> _WHAT THE TASK REQUIRES_:
Copy out all of the data below with no alterations.

Begin RECORDED DATA

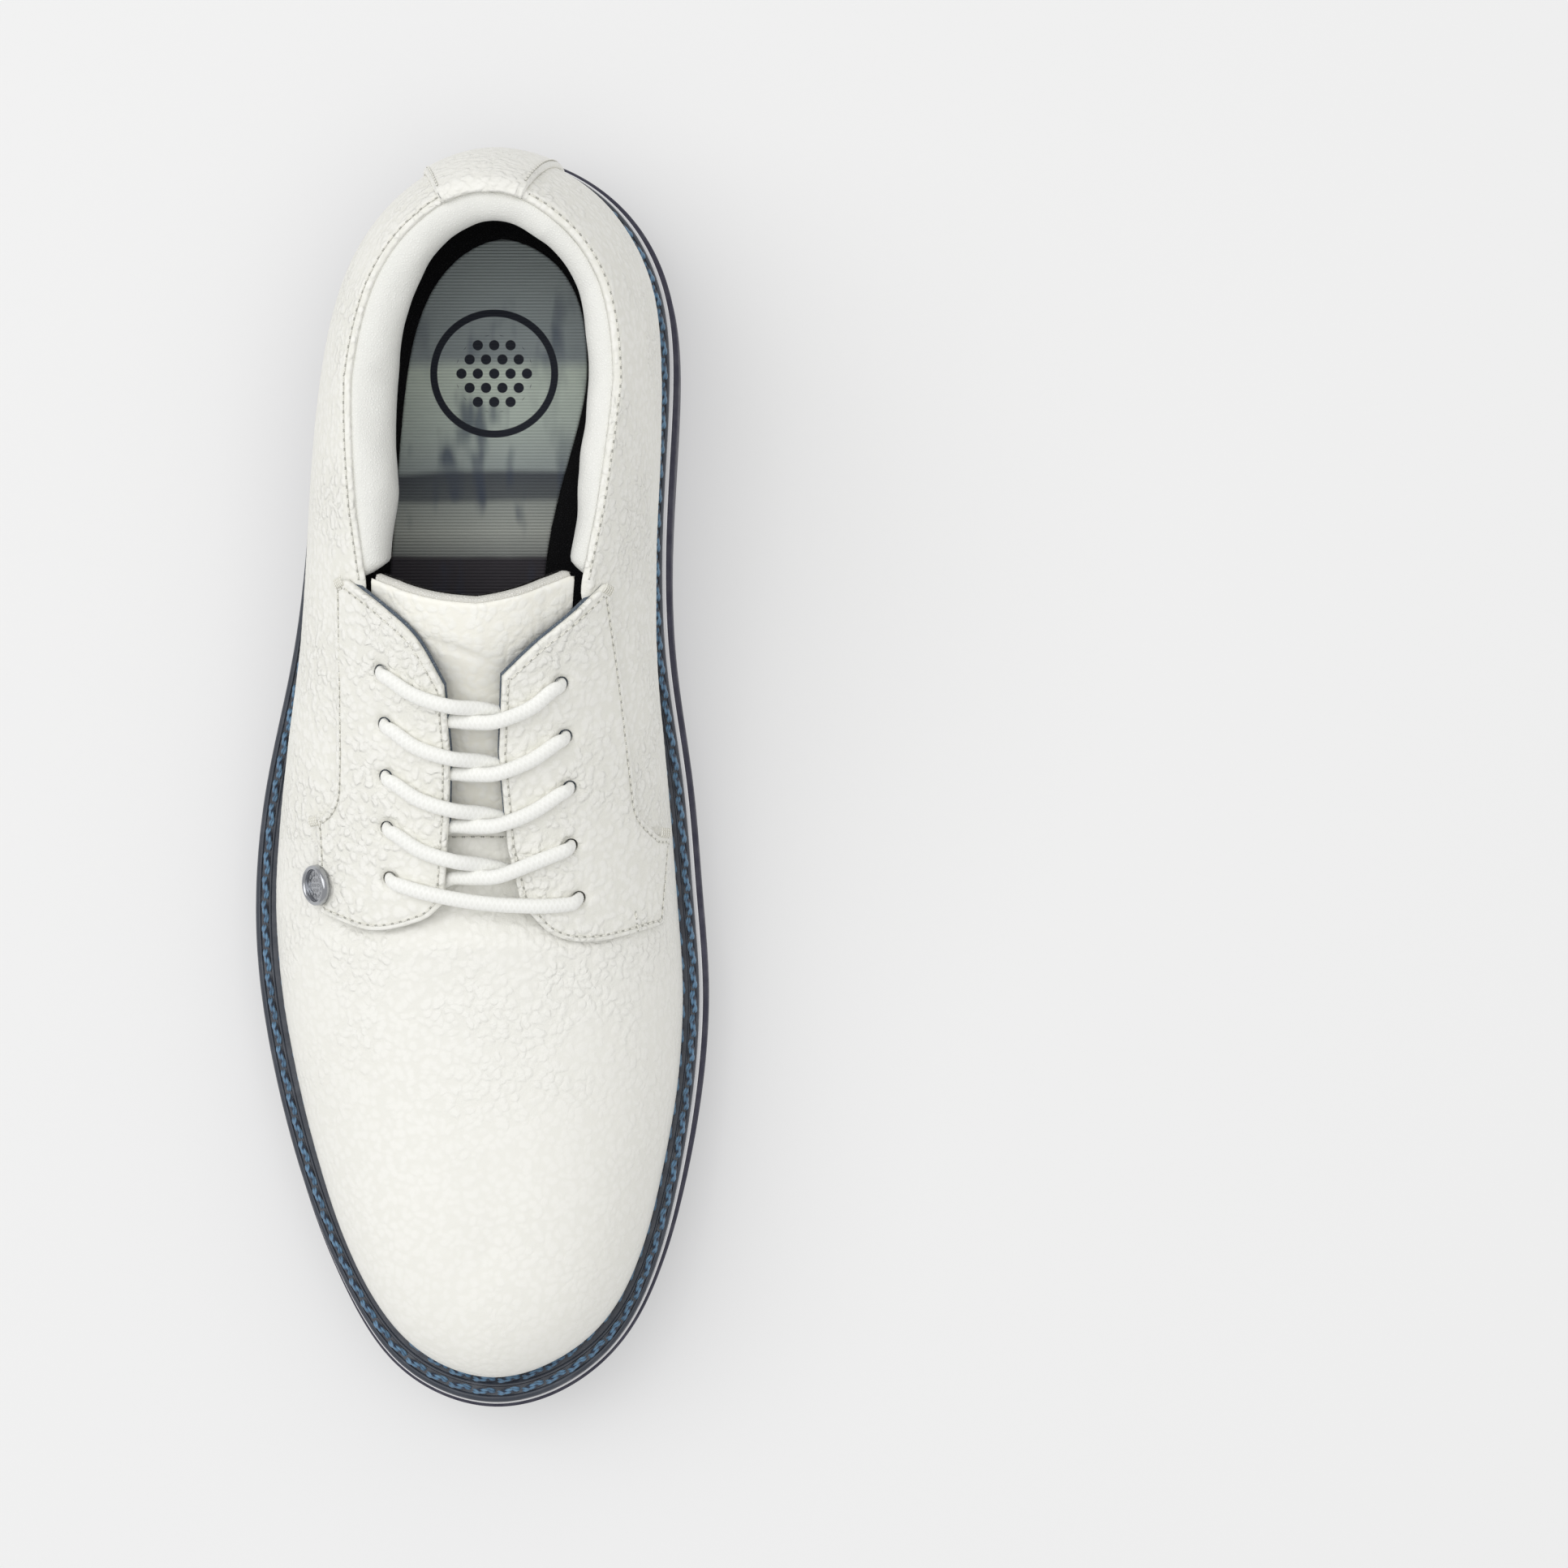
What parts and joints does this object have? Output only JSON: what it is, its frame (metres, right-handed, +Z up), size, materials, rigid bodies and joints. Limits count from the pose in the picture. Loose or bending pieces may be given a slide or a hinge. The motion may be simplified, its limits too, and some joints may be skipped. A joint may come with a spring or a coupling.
{
  "type": "golf shoe",
  "caption": "Right plain-toe derby golf shoe in pebbled leather: stitched welt, spikeless sole, laced facings, padded collar and tongue, lift-out footbed.",
  "frame": {"origin": "middle of the sole's outline on the ground", "axes": "+Z up, +Y from the toe to the heel, +X to the inner (medial) side of this right shoe"},
  "size_m": [0.1096, 0.301, 0.0972],
  "materials": {
    "smooth_leather": "off-white aniline-finished calf, lightly pebbled",
    "tongue_cream": "padded tongue leather, slightly creamier",
    "pebbled_leather": "off-white heavily pebbled leather",
    "backing_cloth": "dark blue-grey cotton backing",
    "collar_cloth": "soft white collar cloth",
    "black_lining": "black knitted lining",
    "foam_white": "white polyurethane foam",
    "foam_black": "black moulded footbed foam",
    "footbed_print": "printed footbed cloth, blue-grey bands",
    "board": "pressed fibre insole board",
    "cork": "cork and foam bottom filler",
    "stiffener": "thermoplastic toe puff and heel counter",
    "welt_navy": "satin navy welt",
    "stitch_blue": "braided blue waxed thread",
    "strip_white": "white midsole line",
    "outsole_navy": "dark navy outsole rubber",
    "lug_navy": "moulded tread",
    "lace_white": "waxed white cotton lace",
    "tip_clear": "moulded lace tips",
    "badge_chrome": "polished chrome",
    "steel": "spring steel"
  },
  "bodies": {
    "shoe": {"outsole": "outsole_navy", "tread_pads": "lug_navy", "heel_lugs": "lug_navy", "forefoot_lugs": "lug_navy", "midsole_strip": "strip_white", "welt": "welt_navy", "welt_stitches_outer": "stitch_blue", "welt_stitches_inner": "stitch_blue", "bottom_filler": "cork", "shank": "steel", "insole_board": "board", "vamp": "smooth_leather", "vamp_lining": "black_lining", "toe_puff": "stiffener", "heel_counter": "stiffener", "quarter_lining": "black_lining", "heel_tab": "smooth_leather", "collar_foam": "foam_white", "collar_lining": "collar_cloth", "collar_rim": "collar_cloth", "lace": "lace_white", "lace_tips": "tip_clear", "badge_bezel": "badge_chrome", "badge_face": "badge_chrome", "badge_post": "steel", "quarter_lateral": "pebbled_leather", "quarter_medial": "pebbled_leather", "facing_lateral": "pebbled_leather", "facing_medial": "pebbled_leather", "facing_backing_lateral": "backing_cloth", "facing_backing_medial": "backing_cloth"},
    "tongue": {"tongue_leather": "tongue_cream", "tongue_foam": "foam_white", "tongue_lining": "black_lining"},
    "footbed": {"sockliner_foam": "foam_black", "sockliner_cover": "footbed_print"}
  },
  "joints": [
    {"name": "tongue_press", "type": "hinge", "parent": "shoe", "child": "tongue", "pos_m": [0.0025, -0.0105, 0.066], "axis": [-1, 0, 0], "range_deg": [0, 10], "stiffness_Nm_per_rad": 0.3},
    {"name": "footbed_lift", "type": "hinge", "parent": "shoe", "child": "footbed", "pos_m": [0.0043, -0.1368, 0.0318], "axis": [1, 0, 0], "range_deg": [0, 4]}
  ]
}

End RECORDED DATA

> _ANSWER TO THE PROBLEM_:
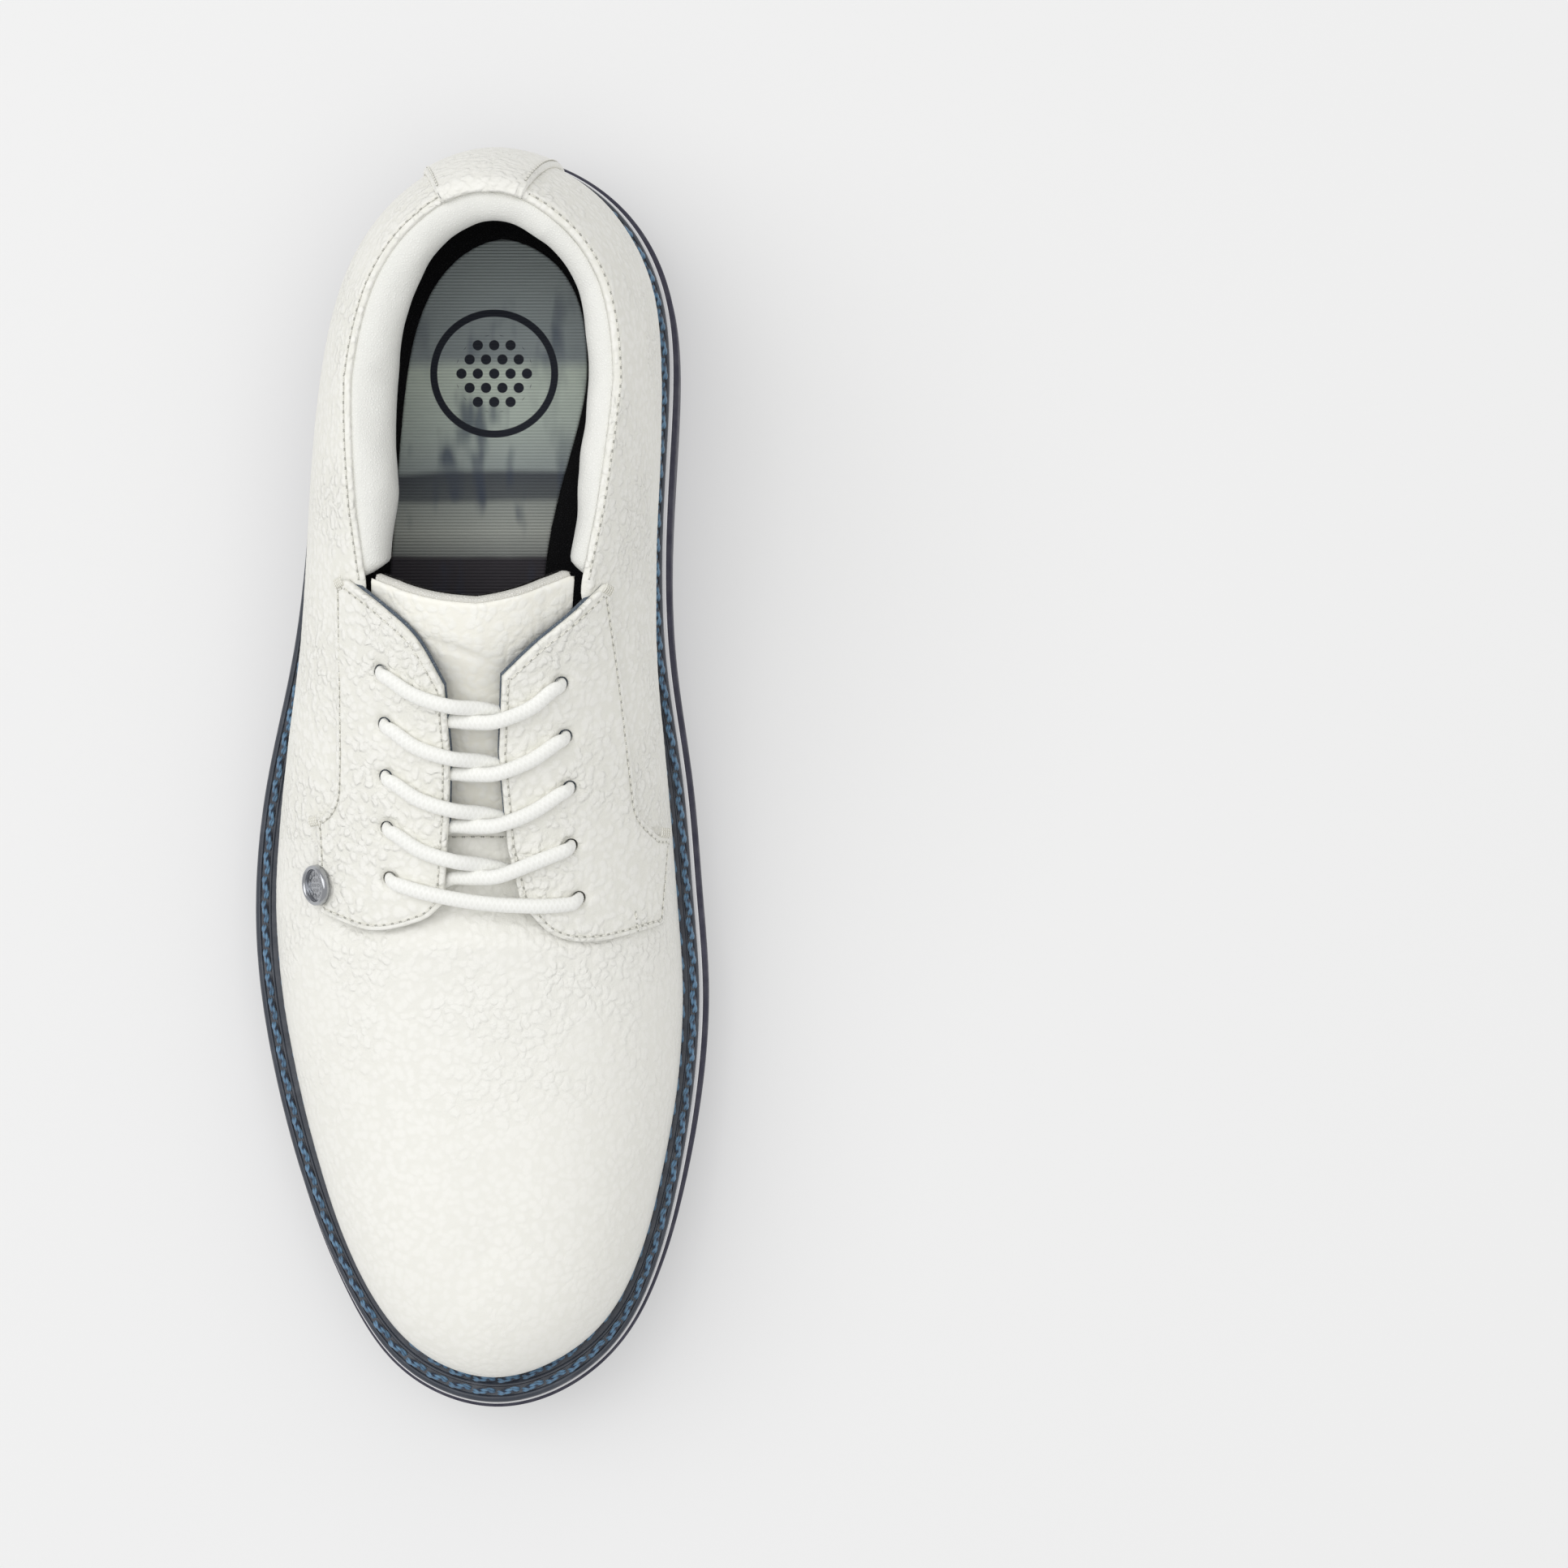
What parts and joints does this object have? Output only JSON: what it is, its frame (metres, right-handed, +Z up), size, materials, rigid bodies and joints. Limits count from the pose in the picture. Loose or bending pieces may be given a slide or a hinge. The motion may be simplified, its limits too, and some joints may be skipped. A joint may come with a spring or a coupling.
{
  "type": "golf shoe",
  "caption": "Right plain-toe derby golf shoe in pebbled leather: stitched welt, spikeless sole, laced facings, padded collar and tongue, lift-out footbed.",
  "frame": {"origin": "middle of the sole's outline on the ground", "axes": "+Z up, +Y from the toe to the heel, +X to the inner (medial) side of this right shoe"},
  "size_m": [0.1096, 0.301, 0.0972],
  "materials": {
    "smooth_leather": "off-white aniline-finished calf, lightly pebbled",
    "tongue_cream": "padded tongue leather, slightly creamier",
    "pebbled_leather": "off-white heavily pebbled leather",
    "backing_cloth": "dark blue-grey cotton backing",
    "collar_cloth": "soft white collar cloth",
    "black_lining": "black knitted lining",
    "foam_white": "white polyurethane foam",
    "foam_black": "black moulded footbed foam",
    "footbed_print": "printed footbed cloth, blue-grey bands",
    "board": "pressed fibre insole board",
    "cork": "cork and foam bottom filler",
    "stiffener": "thermoplastic toe puff and heel counter",
    "welt_navy": "satin navy welt",
    "stitch_blue": "braided blue waxed thread",
    "strip_white": "white midsole line",
    "outsole_navy": "dark navy outsole rubber",
    "lug_navy": "moulded tread",
    "lace_white": "waxed white cotton lace",
    "tip_clear": "moulded lace tips",
    "badge_chrome": "polished chrome",
    "steel": "spring steel"
  },
  "bodies": {
    "shoe": {"outsole": "outsole_navy", "tread_pads": "lug_navy", "heel_lugs": "lug_navy", "forefoot_lugs": "lug_navy", "midsole_strip": "strip_white", "welt": "welt_navy", "welt_stitches_outer": "stitch_blue", "welt_stitches_inner": "stitch_blue", "bottom_filler": "cork", "shank": "steel", "insole_board": "board", "vamp": "smooth_leather", "vamp_lining": "black_lining", "toe_puff": "stiffener", "heel_counter": "stiffener", "quarter_lining": "black_lining", "heel_tab": "smooth_leather", "collar_foam": "foam_white", "collar_lining": "collar_cloth", "collar_rim": "collar_cloth", "lace": "lace_white", "lace_tips": "tip_clear", "badge_bezel": "badge_chrome", "badge_face": "badge_chrome", "badge_post": "steel", "quarter_lateral": "pebbled_leather", "quarter_medial": "pebbled_leather", "facing_lateral": "pebbled_leather", "facing_medial": "pebbled_leather", "facing_backing_lateral": "backing_cloth", "facing_backing_medial": "backing_cloth"},
    "tongue": {"tongue_leather": "tongue_cream", "tongue_foam": "foam_white", "tongue_lining": "black_lining"},
    "footbed": {"sockliner_foam": "foam_black", "sockliner_cover": "footbed_print"}
  },
  "joints": [
    {"name": "tongue_press", "type": "hinge", "parent": "shoe", "child": "tongue", "pos_m": [0.0025, -0.0105, 0.066], "axis": [-1, 0, 0], "range_deg": [0, 10], "stiffness_Nm_per_rad": 0.3},
    {"name": "footbed_lift", "type": "hinge", "parent": "shoe", "child": "footbed", "pos_m": [0.0043, -0.1368, 0.0318], "axis": [1, 0, 0], "range_deg": [0, 4]}
  ]
}